At the end of a long day, there’s often nothing more satisfying than sitting down to have a drink with a few friends. It’s a way to kick off some steam, to talk through the things that have been rattling around your mind, a moment to breathe and just be in the world.
Drinking culture has long existed around the globe, with different civilizations all developing versions of beer and wine, in many cases, elevating these beverages to to the level of a sacrament.
Yet it’s true that excessive drinking is clearly unhealthy, and researchers have even questioned whether the claims for health benefits associated with moderate alcohol consumption are overstated. But some form of drinking, especially in a social or celebratory sense, seems to be an intrinsic part of human culture.
So why do we create these rituals around alcohol if it isn’t so good for us in the first place?
If you ask Patrick McGovern, Scientific Director of the Biomolecular Archaeology Project for Cuisine, Fermented Beverages, and Health at the University of Pennsylvania Museum, the answer is simple. “We were born to drink,” McGovern recently told National Geographic, in a brief but fascinating interview examining the human connection with alcohol.
Humans have always been drawn towards fermented fluids, according to this theory. They’re packed with calories — vital energy — and at many times in history they have been safer to drink than potentially contaminated water. Plus, of course, they have that inebriating effect that takes us to a different plane.
McGovern, sometimes referred to as the “Indiana Jones of Ancient Ales, Wines, and Extreme Beverages,” has a stake in the matter. He likes drinking himself and works with Dogfish Head Brewery to recreate ancient beer recipes, like the honey-rich Midas Touch, developed from ingredients found in the 2,700-year-old tomb of King Midas (it’s tasty). But he’s also expressing an idea that many other anthropologists and archaeologists agree with: Fermented beverages played a critical role in spurring us to set up the communities that became civilizations in the first place.
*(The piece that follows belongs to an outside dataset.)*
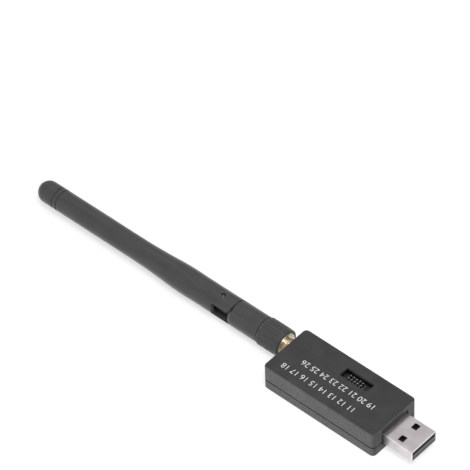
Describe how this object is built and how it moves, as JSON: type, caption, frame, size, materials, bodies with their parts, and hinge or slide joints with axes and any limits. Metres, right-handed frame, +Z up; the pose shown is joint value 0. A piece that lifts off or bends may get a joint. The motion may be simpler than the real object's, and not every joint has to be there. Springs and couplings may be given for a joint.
{
  "type": "usb radio stick",
  "caption": "Flat plastic case with a USB-A plug at one end and a screw-on whip antenna, tilting at a forked hinge, at the other.",
  "frame": {"origin": "centre of the case's flat underside", "axes": "+X out of the USB plug, -X along the straight antenna, +Z up out of the case's top face"},
  "size_m": [0.1728, 0.0212, 0.0104],
  "materials": {
    "case_plastic": "fine spark-eroded matte, dark grey",
    "antenna_plastic": "fine matte, dark grey",
    "board": "black solder mask on glass laminate",
    "plug_steel": "nickel-plated sheet, lightly brushed",
    "plug_insulator": "moulded, dark grey",
    "header_plastic": "moulded, black",
    "chip_black": "moulded package, black",
    "ceramic_tan": "fired ceramic, tan",
    "dielectric": "natural white",
    "cable_jacket": "smooth jacket, brown",
    "gold_brass": "turned brass with a thin gold plating",
    "contact_gold": "gold plated",
    "raw_brass": "drawn",
    "pin_steel": "plain"
  },
  "bodies": {
    "stick": {"bottom_shell": "case_plastic", "top_shell": "case_plastic", "circuit_board": "board", "usb_shell": "plug_steel", "usb_insulator": "plug_insulator", "usb_contacts": "contact_gold", "header_body": "header_plastic", "header_pins": "contact_gold", "radio_shield": "plug_steel", "radio_chip": "chip_black", "bridge_chip": "chip_black", "crystal": "plug_steel", "voltage_regulator": "chip_black", "chip_capacitors": "ceramic_tan", "jack_body": "gold_brass", "jack_insulator": "dielectric", "jack_contact": "contact_gold"},
    "connector_ring": {"snap_ring": "gold_brass"},
    "coupling": {"coupling_nut": "gold_brass", "knurled_sleeve": "antenna_plastic"},
    "antenna_base": {"connector_body": "gold_brass", "connector_insulator": "dielectric", "centre_pin": "contact_gold", "swivel_base": "antenna_plastic", "coax_cable": "cable_jacket"},
    "mast": {"mast_sleeve": "antenna_plastic", "tip_cap": "antenna_plastic", "hinge_pins": "pin_steel", "dipole_sleeve": "raw_brass", "radiator_rod": "raw_brass", "mast_spacers": "dielectric"}
  },
  "joints": [
    {"name": "antenna_unscrew", "type": "slide", "parent": "stick", "child": "connector_ring", "axis": [-1, 0, 0], "range_m": [0, 0.00706]},
    {"name": "nut_spin", "type": "hinge", "parent": "connector_ring", "child": "coupling", "pos_m": [-0.0336, 0.0045, 0.0053], "axis": [-1, 0, 0], "range_deg": [0, 3600]},
    {"name": "antenna_swivel", "type": "hinge", "parent": "connector_ring", "child": "antenna_base", "pos_m": [-0.0336, 0.0045, 0.0053], "axis": [1, 0, 0], "continuous": true},
    {"name": "mast_tilt", "type": "hinge", "parent": "antenna_base", "child": "mast", "pos_m": [-0.054, 0.0045, 0.0053], "axis": [0, 0, 1], "range_deg": [0, 90], "deforming": ["coax_cable"]}
  ],
  "couplings": [
    {"joint": "nut_spin", "follows": "antenna_unscrew", "rad_per_m": 8905.3}
  ]
}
We domesticated grains so that we could mash them up and let them transform into intoxicating liquids that would bring us together. According to this argument, beers came before breads.
“As humans came out of Africa, they developed these [drinks] from what they grew,” McGovern tells Nat Geo. “In the Middle East, it was barley and wheat. In China, rice and sorghum. Alcohol is central to human culture and biology because we were probably drinking fermented beverages from the beginning.”
Excessive alcohol consumption is a serious health issue that can’t be glossed over — it’s responsible for numerous deaths and many shortened lives, according to the CDC.
But if you safely can and want to have drink or two with your friends, you can think of it as a human cultural ritual, a way of engaging with your prehistoric ancestors. Cheers.